▸ **Input**:
::::
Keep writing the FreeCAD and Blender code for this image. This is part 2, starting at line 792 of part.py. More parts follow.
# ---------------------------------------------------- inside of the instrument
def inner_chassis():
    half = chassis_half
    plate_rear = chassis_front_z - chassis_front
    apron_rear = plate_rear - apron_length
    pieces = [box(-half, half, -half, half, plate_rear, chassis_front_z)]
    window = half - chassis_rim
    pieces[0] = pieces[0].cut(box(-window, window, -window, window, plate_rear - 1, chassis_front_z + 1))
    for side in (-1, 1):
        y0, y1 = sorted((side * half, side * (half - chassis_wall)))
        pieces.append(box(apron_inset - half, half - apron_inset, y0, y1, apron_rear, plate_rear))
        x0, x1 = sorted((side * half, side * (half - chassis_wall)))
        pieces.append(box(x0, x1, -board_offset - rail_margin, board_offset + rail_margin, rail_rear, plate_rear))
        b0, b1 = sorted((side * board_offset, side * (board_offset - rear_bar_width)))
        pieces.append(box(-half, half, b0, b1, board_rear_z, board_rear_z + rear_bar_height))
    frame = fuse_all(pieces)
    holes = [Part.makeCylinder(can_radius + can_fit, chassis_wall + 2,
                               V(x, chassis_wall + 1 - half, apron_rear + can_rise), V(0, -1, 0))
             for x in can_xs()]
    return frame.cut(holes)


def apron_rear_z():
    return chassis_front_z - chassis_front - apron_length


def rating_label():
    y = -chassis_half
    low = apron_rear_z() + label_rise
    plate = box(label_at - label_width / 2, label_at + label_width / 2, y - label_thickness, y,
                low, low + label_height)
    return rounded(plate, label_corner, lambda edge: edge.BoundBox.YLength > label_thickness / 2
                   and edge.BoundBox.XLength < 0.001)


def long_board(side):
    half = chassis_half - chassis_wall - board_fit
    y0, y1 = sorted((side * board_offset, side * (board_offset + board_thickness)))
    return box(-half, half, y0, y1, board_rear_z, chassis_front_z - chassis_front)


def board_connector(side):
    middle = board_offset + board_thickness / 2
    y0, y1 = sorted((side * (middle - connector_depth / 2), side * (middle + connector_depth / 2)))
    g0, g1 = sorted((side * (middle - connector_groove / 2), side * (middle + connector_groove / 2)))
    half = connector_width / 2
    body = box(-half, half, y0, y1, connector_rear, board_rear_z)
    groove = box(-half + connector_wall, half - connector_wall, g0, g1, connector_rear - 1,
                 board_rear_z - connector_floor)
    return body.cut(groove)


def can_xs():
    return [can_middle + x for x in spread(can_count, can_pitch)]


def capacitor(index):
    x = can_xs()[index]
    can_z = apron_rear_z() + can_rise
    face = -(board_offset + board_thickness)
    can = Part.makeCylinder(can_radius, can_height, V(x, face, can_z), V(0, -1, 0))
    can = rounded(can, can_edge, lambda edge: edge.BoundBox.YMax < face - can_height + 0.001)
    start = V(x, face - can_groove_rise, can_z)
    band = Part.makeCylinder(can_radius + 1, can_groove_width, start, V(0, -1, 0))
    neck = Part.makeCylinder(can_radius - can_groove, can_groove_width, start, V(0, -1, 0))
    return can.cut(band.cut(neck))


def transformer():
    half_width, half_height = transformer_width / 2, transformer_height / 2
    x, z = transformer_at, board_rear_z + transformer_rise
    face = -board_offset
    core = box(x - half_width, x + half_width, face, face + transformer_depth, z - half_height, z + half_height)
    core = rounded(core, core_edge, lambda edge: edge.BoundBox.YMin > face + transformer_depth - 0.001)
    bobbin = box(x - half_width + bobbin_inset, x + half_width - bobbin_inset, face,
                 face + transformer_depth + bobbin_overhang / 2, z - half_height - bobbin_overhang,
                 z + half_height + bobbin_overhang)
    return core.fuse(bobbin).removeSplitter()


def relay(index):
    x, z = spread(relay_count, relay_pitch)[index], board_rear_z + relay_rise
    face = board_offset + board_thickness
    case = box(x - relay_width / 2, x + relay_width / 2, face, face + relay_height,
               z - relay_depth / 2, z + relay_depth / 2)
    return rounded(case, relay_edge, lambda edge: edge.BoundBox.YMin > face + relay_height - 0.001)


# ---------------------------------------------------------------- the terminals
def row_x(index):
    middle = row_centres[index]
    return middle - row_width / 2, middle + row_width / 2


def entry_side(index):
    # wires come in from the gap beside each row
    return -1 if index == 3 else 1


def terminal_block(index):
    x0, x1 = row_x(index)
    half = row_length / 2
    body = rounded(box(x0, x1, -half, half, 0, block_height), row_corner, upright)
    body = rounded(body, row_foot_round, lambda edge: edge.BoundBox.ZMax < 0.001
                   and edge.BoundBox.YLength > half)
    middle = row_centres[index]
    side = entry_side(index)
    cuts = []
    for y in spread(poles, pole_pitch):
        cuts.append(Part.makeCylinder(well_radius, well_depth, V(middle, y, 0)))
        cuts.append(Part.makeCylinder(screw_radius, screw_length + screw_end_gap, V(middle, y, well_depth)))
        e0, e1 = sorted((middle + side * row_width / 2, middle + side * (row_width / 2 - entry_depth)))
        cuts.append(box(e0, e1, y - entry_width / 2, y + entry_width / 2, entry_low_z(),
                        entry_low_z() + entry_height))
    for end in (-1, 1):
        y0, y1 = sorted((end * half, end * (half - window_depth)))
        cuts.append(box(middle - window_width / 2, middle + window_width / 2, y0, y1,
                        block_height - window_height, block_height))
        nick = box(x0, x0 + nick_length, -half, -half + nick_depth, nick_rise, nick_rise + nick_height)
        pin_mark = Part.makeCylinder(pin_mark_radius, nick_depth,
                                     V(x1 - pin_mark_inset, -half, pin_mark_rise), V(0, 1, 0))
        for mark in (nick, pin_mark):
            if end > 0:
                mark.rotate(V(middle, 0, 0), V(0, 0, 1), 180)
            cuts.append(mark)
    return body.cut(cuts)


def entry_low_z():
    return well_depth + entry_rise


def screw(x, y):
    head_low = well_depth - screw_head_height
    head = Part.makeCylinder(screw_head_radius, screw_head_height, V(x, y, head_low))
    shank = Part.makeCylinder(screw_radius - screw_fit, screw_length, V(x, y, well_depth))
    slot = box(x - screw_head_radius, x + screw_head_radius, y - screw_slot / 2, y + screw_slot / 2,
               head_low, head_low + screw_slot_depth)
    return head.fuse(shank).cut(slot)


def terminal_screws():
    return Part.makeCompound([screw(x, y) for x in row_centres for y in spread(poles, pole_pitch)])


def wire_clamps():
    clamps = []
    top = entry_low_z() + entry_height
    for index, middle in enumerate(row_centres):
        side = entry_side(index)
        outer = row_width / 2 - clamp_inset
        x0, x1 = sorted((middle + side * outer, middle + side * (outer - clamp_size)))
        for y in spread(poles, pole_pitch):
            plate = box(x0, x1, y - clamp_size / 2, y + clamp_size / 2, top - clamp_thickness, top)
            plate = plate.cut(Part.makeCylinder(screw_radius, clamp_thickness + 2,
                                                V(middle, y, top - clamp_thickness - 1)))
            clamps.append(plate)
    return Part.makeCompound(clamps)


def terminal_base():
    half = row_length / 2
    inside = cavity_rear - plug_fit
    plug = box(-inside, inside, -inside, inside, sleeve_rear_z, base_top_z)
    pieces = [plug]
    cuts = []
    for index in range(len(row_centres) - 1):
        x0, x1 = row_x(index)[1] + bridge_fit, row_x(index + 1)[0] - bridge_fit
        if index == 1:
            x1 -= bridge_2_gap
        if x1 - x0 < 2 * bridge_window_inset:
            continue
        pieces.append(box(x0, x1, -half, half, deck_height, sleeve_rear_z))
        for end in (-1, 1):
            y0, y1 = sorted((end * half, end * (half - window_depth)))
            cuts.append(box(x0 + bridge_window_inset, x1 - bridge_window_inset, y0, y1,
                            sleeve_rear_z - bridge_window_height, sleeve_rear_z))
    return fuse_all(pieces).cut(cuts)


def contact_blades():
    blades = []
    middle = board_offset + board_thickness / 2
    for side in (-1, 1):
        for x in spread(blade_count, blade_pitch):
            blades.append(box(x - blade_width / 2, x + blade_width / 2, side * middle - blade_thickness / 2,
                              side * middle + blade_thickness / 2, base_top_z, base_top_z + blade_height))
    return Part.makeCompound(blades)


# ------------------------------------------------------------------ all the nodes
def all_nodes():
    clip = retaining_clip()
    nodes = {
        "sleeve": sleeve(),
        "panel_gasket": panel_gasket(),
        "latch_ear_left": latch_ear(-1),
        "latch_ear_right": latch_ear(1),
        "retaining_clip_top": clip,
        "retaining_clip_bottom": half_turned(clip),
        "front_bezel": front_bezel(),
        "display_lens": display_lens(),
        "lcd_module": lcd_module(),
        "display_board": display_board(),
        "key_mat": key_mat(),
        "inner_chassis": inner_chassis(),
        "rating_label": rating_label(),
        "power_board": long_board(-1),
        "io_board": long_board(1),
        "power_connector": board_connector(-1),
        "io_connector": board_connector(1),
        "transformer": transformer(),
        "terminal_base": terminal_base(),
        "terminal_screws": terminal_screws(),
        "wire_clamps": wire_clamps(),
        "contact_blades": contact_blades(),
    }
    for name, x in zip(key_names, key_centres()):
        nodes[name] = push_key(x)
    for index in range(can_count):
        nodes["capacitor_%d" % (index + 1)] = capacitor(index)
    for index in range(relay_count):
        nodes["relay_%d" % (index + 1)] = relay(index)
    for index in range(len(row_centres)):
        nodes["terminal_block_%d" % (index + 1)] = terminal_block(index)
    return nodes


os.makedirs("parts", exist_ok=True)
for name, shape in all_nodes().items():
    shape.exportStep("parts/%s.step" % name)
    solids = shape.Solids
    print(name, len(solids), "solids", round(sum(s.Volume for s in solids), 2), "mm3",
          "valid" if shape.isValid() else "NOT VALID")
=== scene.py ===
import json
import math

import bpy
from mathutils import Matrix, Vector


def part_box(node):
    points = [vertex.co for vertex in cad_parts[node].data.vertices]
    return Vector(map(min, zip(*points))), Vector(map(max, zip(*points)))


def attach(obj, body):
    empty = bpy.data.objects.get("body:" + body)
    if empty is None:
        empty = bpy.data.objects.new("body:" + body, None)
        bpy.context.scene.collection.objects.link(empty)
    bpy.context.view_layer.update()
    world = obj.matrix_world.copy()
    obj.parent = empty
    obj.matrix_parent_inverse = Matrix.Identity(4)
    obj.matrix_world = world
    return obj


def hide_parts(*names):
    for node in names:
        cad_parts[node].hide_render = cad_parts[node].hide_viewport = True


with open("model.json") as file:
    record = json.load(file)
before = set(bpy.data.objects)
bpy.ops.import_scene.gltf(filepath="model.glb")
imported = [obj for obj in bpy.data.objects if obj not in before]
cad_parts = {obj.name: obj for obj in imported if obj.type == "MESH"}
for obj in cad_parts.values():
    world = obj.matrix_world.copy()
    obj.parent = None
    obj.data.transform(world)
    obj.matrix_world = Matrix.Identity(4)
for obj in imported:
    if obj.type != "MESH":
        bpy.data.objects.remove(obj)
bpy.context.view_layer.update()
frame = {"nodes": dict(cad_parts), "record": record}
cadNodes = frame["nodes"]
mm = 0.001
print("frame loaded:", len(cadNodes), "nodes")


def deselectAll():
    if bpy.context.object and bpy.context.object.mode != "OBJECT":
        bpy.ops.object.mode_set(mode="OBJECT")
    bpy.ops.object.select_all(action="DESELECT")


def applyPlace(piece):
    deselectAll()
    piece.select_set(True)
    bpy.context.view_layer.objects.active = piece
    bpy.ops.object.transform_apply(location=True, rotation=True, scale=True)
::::
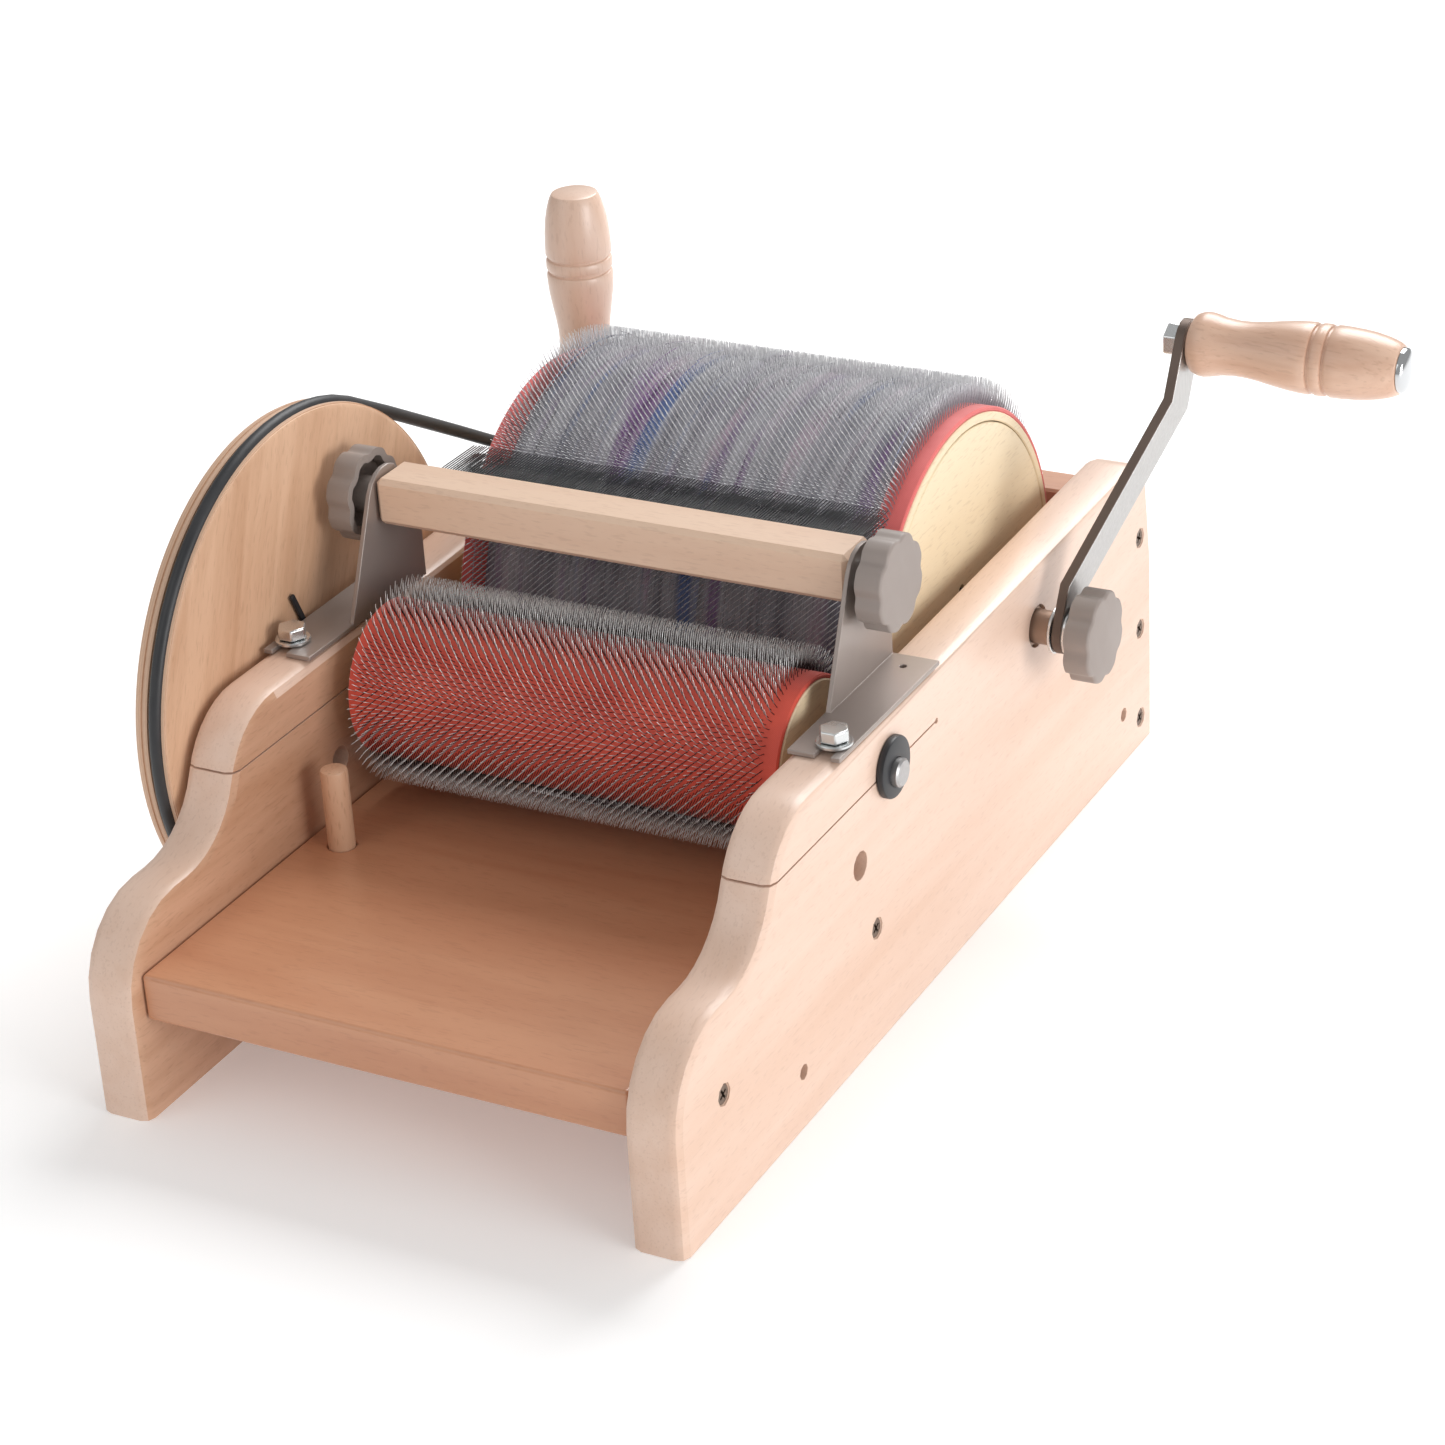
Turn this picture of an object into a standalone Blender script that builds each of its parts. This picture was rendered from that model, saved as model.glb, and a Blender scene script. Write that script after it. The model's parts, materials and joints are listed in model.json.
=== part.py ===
::::
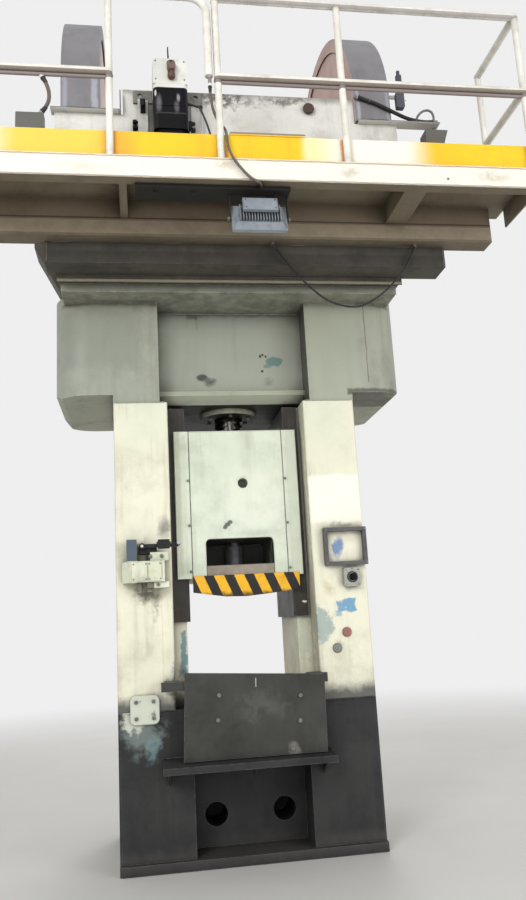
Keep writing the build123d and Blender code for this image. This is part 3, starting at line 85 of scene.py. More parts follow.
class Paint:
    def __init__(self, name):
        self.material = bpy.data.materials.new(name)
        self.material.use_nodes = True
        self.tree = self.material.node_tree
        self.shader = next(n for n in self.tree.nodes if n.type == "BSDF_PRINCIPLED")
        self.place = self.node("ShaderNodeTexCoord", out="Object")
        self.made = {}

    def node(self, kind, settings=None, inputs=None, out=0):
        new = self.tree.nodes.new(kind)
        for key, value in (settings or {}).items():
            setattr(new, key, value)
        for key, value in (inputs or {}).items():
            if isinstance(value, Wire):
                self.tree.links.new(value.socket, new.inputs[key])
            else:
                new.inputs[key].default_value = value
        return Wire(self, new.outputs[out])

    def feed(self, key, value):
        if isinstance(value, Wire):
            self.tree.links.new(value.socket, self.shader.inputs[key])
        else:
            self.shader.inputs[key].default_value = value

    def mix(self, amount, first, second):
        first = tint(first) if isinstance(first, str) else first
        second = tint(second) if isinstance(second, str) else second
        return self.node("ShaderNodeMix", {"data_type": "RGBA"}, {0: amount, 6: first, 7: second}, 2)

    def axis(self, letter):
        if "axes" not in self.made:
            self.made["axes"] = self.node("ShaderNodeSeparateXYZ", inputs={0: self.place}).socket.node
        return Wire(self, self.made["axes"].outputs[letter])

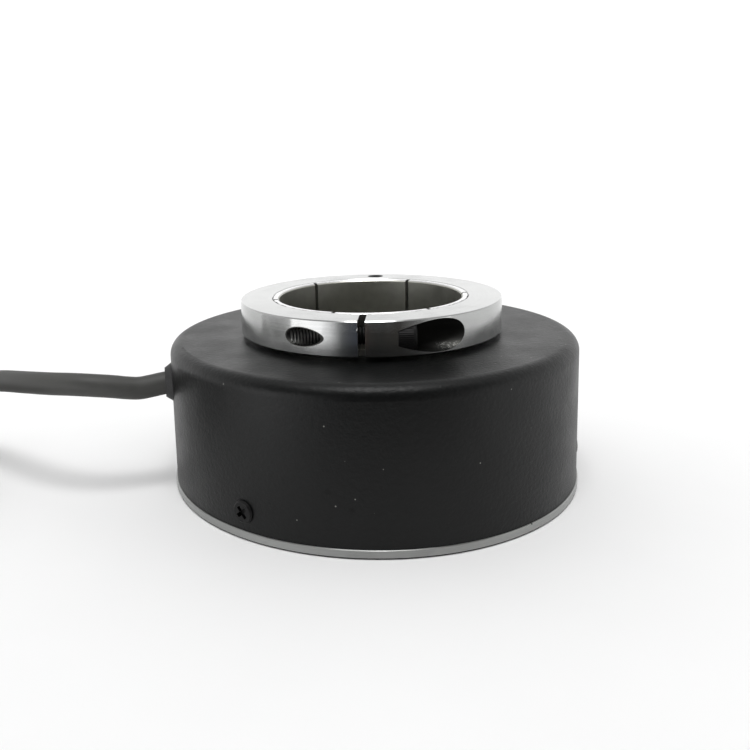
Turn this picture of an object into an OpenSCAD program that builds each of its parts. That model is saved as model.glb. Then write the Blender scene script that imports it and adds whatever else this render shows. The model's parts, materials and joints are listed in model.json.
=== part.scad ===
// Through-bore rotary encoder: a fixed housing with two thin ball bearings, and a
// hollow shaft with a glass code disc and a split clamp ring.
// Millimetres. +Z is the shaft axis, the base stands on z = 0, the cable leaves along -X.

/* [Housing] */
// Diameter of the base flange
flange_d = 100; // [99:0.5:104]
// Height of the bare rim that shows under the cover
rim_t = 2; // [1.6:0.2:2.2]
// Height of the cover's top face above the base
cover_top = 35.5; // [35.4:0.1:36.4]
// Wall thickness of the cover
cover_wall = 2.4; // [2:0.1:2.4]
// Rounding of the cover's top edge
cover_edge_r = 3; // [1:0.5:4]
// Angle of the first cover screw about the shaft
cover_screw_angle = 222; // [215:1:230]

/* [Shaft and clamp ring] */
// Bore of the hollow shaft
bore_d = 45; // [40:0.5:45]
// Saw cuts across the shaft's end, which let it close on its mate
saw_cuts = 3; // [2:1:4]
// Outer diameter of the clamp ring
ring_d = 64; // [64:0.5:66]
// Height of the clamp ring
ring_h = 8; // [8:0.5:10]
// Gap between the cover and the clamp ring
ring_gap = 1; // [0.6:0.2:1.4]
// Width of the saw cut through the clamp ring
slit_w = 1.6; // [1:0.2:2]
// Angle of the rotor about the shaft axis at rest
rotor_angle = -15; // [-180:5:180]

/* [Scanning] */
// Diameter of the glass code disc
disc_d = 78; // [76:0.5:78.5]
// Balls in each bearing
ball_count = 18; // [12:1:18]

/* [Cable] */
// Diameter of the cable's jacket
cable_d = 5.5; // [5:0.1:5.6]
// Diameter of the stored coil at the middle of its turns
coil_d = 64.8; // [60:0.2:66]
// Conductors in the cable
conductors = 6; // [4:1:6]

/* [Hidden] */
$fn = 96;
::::
Set down, exactly and alone, the run of lines from the line that has "round(sum(s.Volume for s" to the line that has "before = set(bpy.data.objects)".

    print(name, len(solids), "solids", round(sum(s.Volume for s in solids), 2), "mm3",
          "valid" if shape.isValid() else "NOT VALID")
=== scene.py ===
import json
import math

import bpy
from mathutils import Matrix, Vector


def part_box(node):
    points = [vertex.co for vertex in cad_parts[node].data.vertices]
    return Vector(map(min, zip(*points))), Vector(map(max, zip(*points)))


def attach(obj, body):
    empty = bpy.data.objects.get("body:" + body)
    if empty is None:
        empty = bpy.data.objects.new("body:" + body, None)
        bpy.context.scene.collection.objects.link(empty)
    bpy.context.view_layer.update()
    world = obj.matrix_world.copy()
    obj.parent = empty
    obj.matrix_parent_inverse = Matrix.Identity(4)
    obj.matrix_world = world
    return obj


def hide_parts(*names):
    for node in names:
        cad_parts[node].hide_render = cad_parts[node].hide_viewport = True


with open("model.json") as file:
    record = json.load(file)
before = set(bpy.data.objects)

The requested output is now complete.